■ Records for processing:
====
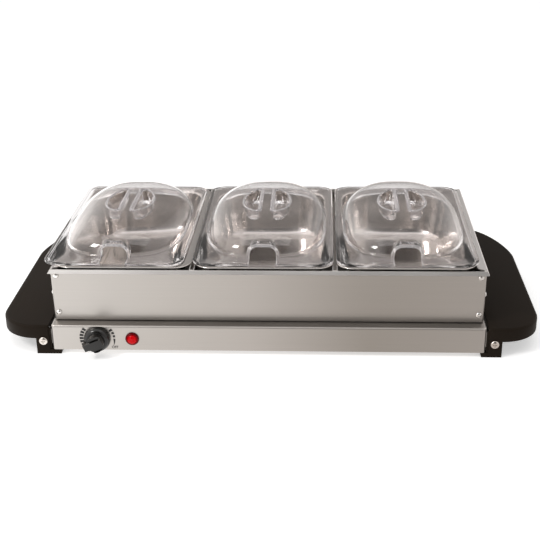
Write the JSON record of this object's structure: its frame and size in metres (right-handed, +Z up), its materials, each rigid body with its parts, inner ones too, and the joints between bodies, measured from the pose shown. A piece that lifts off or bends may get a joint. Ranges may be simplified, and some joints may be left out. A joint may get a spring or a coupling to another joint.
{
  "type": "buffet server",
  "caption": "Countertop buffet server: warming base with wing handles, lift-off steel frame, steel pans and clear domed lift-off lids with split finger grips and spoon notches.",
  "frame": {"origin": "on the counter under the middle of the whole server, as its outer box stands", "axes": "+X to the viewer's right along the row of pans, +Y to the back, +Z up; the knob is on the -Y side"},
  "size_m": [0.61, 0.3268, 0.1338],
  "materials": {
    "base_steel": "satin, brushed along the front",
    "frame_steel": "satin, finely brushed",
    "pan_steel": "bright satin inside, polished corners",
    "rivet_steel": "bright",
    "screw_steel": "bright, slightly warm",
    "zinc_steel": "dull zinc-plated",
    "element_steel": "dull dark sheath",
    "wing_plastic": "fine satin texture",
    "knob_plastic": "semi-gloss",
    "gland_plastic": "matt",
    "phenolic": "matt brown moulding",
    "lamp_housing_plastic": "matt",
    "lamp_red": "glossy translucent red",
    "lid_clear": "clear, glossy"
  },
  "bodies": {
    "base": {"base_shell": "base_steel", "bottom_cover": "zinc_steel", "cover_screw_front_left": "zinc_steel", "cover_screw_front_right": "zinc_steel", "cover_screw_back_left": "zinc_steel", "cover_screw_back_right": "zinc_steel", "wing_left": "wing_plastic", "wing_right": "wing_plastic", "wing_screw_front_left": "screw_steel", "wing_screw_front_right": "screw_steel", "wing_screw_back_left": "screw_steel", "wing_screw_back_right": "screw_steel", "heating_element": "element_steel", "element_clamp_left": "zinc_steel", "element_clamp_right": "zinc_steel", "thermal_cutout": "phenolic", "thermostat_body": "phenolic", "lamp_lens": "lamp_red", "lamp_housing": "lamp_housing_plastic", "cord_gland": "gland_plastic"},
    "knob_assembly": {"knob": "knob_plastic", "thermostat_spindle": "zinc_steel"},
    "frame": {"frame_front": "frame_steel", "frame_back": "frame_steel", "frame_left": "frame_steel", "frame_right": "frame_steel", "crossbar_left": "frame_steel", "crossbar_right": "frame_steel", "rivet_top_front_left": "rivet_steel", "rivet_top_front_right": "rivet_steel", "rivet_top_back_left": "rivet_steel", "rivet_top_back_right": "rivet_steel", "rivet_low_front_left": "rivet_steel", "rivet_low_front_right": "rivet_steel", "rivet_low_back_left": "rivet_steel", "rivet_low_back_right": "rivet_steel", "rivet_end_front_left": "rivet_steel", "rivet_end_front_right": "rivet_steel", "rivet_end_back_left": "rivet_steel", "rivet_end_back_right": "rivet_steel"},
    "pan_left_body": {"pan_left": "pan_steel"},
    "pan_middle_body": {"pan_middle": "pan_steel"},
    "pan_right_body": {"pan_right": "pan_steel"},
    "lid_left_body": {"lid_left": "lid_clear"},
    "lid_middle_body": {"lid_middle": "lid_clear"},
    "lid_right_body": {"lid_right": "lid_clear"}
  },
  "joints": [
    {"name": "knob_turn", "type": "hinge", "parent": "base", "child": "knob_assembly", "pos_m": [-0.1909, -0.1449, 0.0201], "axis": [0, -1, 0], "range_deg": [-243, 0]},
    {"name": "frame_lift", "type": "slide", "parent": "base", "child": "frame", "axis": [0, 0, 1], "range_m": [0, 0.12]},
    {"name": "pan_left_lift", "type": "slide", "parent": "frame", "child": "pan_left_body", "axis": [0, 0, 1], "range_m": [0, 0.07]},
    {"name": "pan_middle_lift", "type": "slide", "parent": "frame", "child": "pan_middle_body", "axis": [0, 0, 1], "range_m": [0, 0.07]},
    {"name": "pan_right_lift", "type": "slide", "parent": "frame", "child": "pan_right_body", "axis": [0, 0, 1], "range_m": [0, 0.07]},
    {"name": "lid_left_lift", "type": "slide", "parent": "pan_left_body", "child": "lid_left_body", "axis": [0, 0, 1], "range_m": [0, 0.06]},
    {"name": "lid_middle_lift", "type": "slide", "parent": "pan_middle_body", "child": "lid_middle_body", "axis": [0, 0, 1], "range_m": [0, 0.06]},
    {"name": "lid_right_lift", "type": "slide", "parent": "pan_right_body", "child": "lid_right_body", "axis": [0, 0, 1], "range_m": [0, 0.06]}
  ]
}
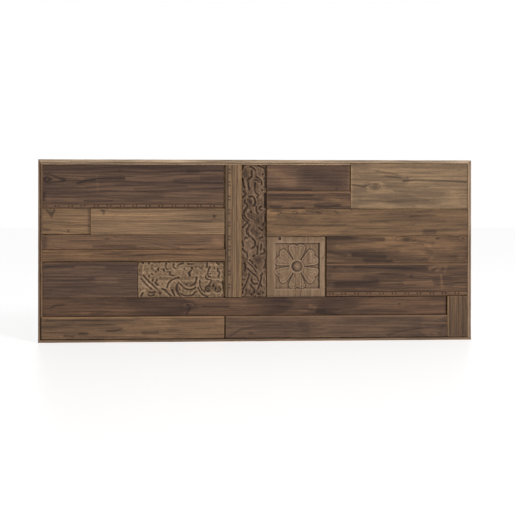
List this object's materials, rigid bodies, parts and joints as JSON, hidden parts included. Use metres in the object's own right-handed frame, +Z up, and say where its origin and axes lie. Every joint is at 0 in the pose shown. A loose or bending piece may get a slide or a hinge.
====
■ Set task:
Extract all of the data above without altering anything.

■ Answer to this problem:
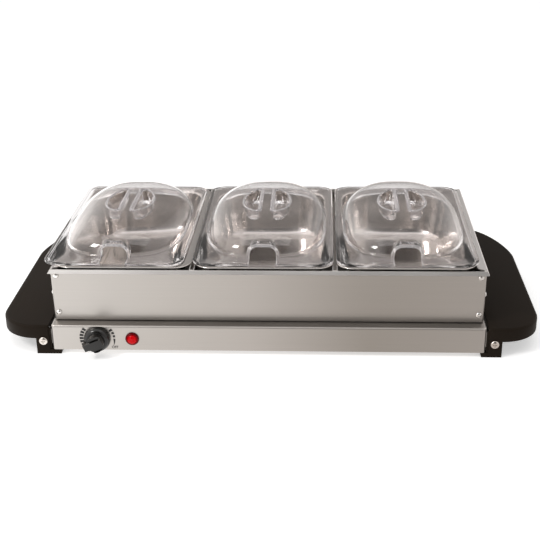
Write the JSON record of this object's structure: its frame and size in metres (right-handed, +Z up), its materials, each rigid body with its parts, inner ones too, and the joints between bodies, measured from the pose shown. A piece that lifts off or bends may get a joint. Ranges may be simplified, and some joints may be left out. A joint may get a spring or a coupling to another joint.
{
  "type": "buffet server",
  "caption": "Countertop buffet server: warming base with wing handles, lift-off steel frame, steel pans and clear domed lift-off lids with split finger grips and spoon notches.",
  "frame": {"origin": "on the counter under the middle of the whole server, as its outer box stands", "axes": "+X to the viewer's right along the row of pans, +Y to the back, +Z up; the knob is on the -Y side"},
  "size_m": [0.61, 0.3268, 0.1338],
  "materials": {
    "base_steel": "satin, brushed along the front",
    "frame_steel": "satin, finely brushed",
    "pan_steel": "bright satin inside, polished corners",
    "rivet_steel": "bright",
    "screw_steel": "bright, slightly warm",
    "zinc_steel": "dull zinc-plated",
    "element_steel": "dull dark sheath",
    "wing_plastic": "fine satin texture",
    "knob_plastic": "semi-gloss",
    "gland_plastic": "matt",
    "phenolic": "matt brown moulding",
    "lamp_housing_plastic": "matt",
    "lamp_red": "glossy translucent red",
    "lid_clear": "clear, glossy"
  },
  "bodies": {
    "base": {"base_shell": "base_steel", "bottom_cover": "zinc_steel", "cover_screw_front_left": "zinc_steel", "cover_screw_front_right": "zinc_steel", "cover_screw_back_left": "zinc_steel", "cover_screw_back_right": "zinc_steel", "wing_left": "wing_plastic", "wing_right": "wing_plastic", "wing_screw_front_left": "screw_steel", "wing_screw_front_right": "screw_steel", "wing_screw_back_left": "screw_steel", "wing_screw_back_right": "screw_steel", "heating_element": "element_steel", "element_clamp_left": "zinc_steel", "element_clamp_right": "zinc_steel", "thermal_cutout": "phenolic", "thermostat_body": "phenolic", "lamp_lens": "lamp_red", "lamp_housing": "lamp_housing_plastic", "cord_gland": "gland_plastic"},
    "knob_assembly": {"knob": "knob_plastic", "thermostat_spindle": "zinc_steel"},
    "frame": {"frame_front": "frame_steel", "frame_back": "frame_steel", "frame_left": "frame_steel", "frame_right": "frame_steel", "crossbar_left": "frame_steel", "crossbar_right": "frame_steel", "rivet_top_front_left": "rivet_steel", "rivet_top_front_right": "rivet_steel", "rivet_top_back_left": "rivet_steel", "rivet_top_back_right": "rivet_steel", "rivet_low_front_left": "rivet_steel", "rivet_low_front_right": "rivet_steel", "rivet_low_back_left": "rivet_steel", "rivet_low_back_right": "rivet_steel", "rivet_end_front_left": "rivet_steel", "rivet_end_front_right": "rivet_steel", "rivet_end_back_left": "rivet_steel", "rivet_end_back_right": "rivet_steel"},
    "pan_left_body": {"pan_left": "pan_steel"},
    "pan_middle_body": {"pan_middle": "pan_steel"},
    "pan_right_body": {"pan_right": "pan_steel"},
    "lid_left_body": {"lid_left": "lid_clear"},
    "lid_middle_body": {"lid_middle": "lid_clear"},
    "lid_right_body": {"lid_right": "lid_clear"}
  },
  "joints": [
    {"name": "knob_turn", "type": "hinge", "parent": "base", "child": "knob_assembly", "pos_m": [-0.1909, -0.1449, 0.0201], "axis": [0, -1, 0], "range_deg": [-243, 0]},
    {"name": "frame_lift", "type": "slide", "parent": "base", "child": "frame", "axis": [0, 0, 1], "range_m": [0, 0.12]},
    {"name": "pan_left_lift", "type": "slide", "parent": "frame", "child": "pan_left_body", "axis": [0, 0, 1], "range_m": [0, 0.07]},
    {"name": "pan_middle_lift", "type": "slide", "parent": "frame", "child": "pan_middle_body", "axis": [0, 0, 1], "range_m": [0, 0.07]},
    {"name": "pan_right_lift", "type": "slide", "parent": "frame", "child": "pan_right_body", "axis": [0, 0, 1], "range_m": [0, 0.07]},
    {"name": "lid_left_lift", "type": "slide", "parent": "pan_left_body", "child": "lid_left_body", "axis": [0, 0, 1], "range_m": [0, 0.06]},
    {"name": "lid_middle_lift", "type": "slide", "parent": "pan_middle_body", "child": "lid_middle_body", "axis": [0, 0, 1], "range_m": [0, 0.06]},
    {"name": "lid_right_lift", "type": "slide", "parent": "pan_right_body", "child": "lid_right_body", "axis": [0, 0, 1], "range_m": [0, 0.06]}
  ]
}
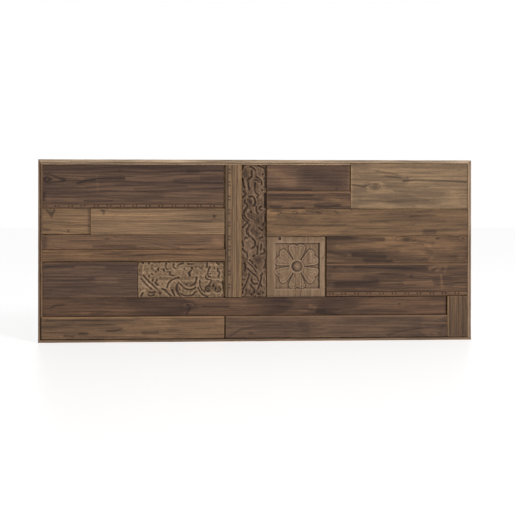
List this object's materials, rigid bodies, parts and joints as JSON, hidden parts included. Use metres in the object's own right-handed frame, +Z up, and say where its origin and axes lie. Every joint is at 0 in the pose shown. A loose or bending piece may get a slide or a hinge.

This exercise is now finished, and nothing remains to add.